* Start *

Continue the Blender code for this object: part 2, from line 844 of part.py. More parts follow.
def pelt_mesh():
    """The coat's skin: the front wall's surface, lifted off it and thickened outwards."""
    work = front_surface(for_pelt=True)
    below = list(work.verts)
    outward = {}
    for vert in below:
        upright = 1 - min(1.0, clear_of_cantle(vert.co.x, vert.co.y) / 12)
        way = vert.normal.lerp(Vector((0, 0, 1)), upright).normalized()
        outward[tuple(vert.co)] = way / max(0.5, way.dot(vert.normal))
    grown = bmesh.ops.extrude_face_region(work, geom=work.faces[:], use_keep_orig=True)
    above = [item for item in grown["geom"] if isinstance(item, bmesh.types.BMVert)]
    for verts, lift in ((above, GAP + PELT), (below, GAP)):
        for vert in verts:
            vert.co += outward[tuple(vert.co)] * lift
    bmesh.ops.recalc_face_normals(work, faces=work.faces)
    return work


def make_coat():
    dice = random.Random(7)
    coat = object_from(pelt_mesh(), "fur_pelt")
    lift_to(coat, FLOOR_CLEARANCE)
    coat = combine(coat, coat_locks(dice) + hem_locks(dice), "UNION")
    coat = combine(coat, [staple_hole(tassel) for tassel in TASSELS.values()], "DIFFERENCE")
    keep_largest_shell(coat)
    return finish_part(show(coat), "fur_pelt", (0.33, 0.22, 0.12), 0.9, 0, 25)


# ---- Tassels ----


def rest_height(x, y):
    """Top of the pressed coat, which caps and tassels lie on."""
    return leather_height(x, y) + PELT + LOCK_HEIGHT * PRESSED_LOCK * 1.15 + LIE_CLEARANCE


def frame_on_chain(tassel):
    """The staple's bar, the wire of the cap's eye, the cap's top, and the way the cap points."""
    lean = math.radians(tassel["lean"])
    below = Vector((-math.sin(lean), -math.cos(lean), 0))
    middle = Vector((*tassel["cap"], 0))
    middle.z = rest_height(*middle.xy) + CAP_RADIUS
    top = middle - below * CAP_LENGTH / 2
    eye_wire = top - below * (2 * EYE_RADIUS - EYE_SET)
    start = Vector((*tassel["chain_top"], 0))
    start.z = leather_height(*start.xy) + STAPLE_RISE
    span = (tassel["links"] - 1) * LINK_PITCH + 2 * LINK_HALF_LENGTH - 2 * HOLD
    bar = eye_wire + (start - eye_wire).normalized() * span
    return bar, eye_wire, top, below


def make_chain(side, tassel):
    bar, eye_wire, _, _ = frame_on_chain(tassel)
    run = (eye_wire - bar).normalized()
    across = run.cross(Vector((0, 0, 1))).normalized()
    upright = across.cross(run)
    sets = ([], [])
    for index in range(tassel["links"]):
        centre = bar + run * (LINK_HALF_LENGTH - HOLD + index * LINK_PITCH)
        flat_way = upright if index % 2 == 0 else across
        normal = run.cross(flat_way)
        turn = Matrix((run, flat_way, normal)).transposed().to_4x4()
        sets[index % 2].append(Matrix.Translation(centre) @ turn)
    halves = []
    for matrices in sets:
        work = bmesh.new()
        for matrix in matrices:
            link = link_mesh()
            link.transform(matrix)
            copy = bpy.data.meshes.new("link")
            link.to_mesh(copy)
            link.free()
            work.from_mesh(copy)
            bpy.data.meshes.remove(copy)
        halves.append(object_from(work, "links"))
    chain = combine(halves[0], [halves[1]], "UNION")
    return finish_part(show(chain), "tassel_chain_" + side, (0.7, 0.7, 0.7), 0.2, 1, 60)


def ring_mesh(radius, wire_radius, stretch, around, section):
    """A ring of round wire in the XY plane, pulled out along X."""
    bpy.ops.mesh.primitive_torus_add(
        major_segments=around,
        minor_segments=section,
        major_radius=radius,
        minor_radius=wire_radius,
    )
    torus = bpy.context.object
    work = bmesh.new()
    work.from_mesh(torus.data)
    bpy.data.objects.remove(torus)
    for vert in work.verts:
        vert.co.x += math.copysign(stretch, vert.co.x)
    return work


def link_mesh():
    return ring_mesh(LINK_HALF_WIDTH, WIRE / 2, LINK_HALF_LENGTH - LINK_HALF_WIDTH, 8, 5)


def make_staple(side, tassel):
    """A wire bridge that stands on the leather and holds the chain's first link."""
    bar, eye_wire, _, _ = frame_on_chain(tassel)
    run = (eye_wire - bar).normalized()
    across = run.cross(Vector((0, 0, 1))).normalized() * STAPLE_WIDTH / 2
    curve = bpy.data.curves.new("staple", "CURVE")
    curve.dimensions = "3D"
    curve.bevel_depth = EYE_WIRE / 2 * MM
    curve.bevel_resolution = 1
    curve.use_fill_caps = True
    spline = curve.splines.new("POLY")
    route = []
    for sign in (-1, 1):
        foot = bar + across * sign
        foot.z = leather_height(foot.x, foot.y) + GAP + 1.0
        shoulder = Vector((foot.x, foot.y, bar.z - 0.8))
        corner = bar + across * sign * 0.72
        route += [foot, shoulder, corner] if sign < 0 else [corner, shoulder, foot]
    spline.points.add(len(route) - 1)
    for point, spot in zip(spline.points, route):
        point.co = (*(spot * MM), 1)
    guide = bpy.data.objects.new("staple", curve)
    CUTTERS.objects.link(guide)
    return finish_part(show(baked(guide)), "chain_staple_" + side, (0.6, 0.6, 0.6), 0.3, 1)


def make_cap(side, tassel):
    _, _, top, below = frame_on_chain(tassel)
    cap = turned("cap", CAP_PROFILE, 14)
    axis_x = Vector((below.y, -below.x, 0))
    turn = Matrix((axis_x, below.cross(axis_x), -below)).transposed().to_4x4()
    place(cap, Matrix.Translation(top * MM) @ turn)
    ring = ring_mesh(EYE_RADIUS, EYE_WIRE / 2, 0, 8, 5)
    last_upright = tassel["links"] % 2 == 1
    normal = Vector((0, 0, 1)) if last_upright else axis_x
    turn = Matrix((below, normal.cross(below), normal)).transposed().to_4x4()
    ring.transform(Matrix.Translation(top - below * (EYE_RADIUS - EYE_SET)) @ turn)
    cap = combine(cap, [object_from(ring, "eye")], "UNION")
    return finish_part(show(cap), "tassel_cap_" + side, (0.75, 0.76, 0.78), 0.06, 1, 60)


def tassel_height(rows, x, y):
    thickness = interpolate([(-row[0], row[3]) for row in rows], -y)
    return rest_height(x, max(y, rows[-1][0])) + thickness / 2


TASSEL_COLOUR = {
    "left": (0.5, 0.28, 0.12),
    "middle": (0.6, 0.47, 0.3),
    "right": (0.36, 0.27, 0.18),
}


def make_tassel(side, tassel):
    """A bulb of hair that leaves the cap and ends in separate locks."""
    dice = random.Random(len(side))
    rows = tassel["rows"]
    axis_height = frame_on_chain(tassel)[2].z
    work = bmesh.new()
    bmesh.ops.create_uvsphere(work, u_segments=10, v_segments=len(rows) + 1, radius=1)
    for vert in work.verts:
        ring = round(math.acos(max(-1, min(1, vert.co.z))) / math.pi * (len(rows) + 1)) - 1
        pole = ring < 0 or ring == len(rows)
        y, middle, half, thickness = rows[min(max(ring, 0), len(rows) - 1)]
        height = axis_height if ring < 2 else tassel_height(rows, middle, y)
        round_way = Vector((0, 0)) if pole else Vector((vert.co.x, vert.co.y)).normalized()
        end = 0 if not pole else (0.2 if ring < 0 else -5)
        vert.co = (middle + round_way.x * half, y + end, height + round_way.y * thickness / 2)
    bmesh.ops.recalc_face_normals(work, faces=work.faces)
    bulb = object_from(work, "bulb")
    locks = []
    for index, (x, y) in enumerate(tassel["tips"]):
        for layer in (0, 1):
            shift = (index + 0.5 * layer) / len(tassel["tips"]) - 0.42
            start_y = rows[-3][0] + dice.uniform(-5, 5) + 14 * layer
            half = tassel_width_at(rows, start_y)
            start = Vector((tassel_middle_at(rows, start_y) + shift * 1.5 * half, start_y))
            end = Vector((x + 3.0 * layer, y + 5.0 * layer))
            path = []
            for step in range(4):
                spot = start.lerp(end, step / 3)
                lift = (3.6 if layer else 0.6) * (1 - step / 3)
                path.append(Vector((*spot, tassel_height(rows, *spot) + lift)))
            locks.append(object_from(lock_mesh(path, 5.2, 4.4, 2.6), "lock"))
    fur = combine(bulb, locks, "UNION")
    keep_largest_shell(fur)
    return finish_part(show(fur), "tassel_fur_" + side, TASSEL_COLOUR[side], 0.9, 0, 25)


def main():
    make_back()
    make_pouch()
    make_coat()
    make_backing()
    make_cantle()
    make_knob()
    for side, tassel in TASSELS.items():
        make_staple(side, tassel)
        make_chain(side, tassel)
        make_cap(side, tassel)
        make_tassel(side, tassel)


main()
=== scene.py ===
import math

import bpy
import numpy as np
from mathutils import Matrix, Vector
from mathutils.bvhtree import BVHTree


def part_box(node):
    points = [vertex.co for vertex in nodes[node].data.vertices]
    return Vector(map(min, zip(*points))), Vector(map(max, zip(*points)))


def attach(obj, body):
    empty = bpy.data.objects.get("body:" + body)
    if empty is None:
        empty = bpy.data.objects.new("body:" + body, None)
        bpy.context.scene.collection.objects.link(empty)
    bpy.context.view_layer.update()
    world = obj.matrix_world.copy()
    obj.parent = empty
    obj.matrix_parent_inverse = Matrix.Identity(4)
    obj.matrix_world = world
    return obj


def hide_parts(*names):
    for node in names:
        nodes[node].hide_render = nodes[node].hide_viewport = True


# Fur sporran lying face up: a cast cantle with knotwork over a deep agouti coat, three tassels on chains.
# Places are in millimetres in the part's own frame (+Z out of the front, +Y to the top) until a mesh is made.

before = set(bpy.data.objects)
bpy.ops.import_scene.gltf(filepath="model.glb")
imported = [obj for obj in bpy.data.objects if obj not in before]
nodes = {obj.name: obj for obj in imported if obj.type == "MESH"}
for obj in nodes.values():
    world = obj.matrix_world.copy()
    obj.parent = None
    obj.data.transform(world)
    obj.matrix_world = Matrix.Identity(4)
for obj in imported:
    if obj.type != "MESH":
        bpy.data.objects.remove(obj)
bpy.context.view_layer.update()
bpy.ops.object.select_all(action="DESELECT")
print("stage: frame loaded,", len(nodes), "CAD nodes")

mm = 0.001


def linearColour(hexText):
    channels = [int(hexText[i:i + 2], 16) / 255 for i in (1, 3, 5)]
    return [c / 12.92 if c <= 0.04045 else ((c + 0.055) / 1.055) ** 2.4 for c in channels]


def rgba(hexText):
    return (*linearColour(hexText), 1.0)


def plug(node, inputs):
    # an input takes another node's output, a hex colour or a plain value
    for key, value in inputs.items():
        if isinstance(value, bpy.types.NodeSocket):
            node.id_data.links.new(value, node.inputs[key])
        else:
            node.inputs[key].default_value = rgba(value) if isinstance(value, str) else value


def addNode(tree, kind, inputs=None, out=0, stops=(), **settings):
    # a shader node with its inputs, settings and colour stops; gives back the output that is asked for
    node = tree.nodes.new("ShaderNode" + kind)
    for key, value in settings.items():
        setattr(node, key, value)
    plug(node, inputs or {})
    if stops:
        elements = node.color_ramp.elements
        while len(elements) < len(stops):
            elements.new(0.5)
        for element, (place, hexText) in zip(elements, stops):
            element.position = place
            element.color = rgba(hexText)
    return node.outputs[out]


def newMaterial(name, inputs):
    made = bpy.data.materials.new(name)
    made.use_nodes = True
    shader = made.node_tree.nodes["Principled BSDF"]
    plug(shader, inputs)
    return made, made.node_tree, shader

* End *

Exercise details »
Write out a verbatim copy of the data, beginning with its first line and ending with the line that contains "return leather_height(x, y)".

The response »
Continue the Blender code for this object: part 2, from line 844 of part.py. More parts follow.
def pelt_mesh():
    """The coat's skin: the front wall's surface, lifted off it and thickened outwards."""
    work = front_surface(for_pelt=True)
    below = list(work.verts)
    outward = {}
    for vert in below:
        upright = 1 - min(1.0, clear_of_cantle(vert.co.x, vert.co.y) / 12)
        way = vert.normal.lerp(Vector((0, 0, 1)), upright).normalized()
        outward[tuple(vert.co)] = way / max(0.5, way.dot(vert.normal))
    grown = bmesh.ops.extrude_face_region(work, geom=work.faces[:], use_keep_orig=True)
    above = [item for item in grown["geom"] if isinstance(item, bmesh.types.BMVert)]
    for verts, lift in ((above, GAP + PELT), (below, GAP)):
        for vert in verts:
            vert.co += outward[tuple(vert.co)] * lift
    bmesh.ops.recalc_face_normals(work, faces=work.faces)
    return work


def make_coat():
    dice = random.Random(7)
    coat = object_from(pelt_mesh(), "fur_pelt")
    lift_to(coat, FLOOR_CLEARANCE)
    coat = combine(coat, coat_locks(dice) + hem_locks(dice), "UNION")
    coat = combine(coat, [staple_hole(tassel) for tassel in TASSELS.values()], "DIFFERENCE")
    keep_largest_shell(coat)
    return finish_part(show(coat), "fur_pelt", (0.33, 0.22, 0.12), 0.9, 0, 25)


# ---- Tassels ----


def rest_height(x, y):
    """Top of the pressed coat, which caps and tassels lie on."""
    return leather_height(x, y) + PELT + LOCK_HEIGHT * PRESSED_LOCK * 1.15 + LIE_CLEARANCE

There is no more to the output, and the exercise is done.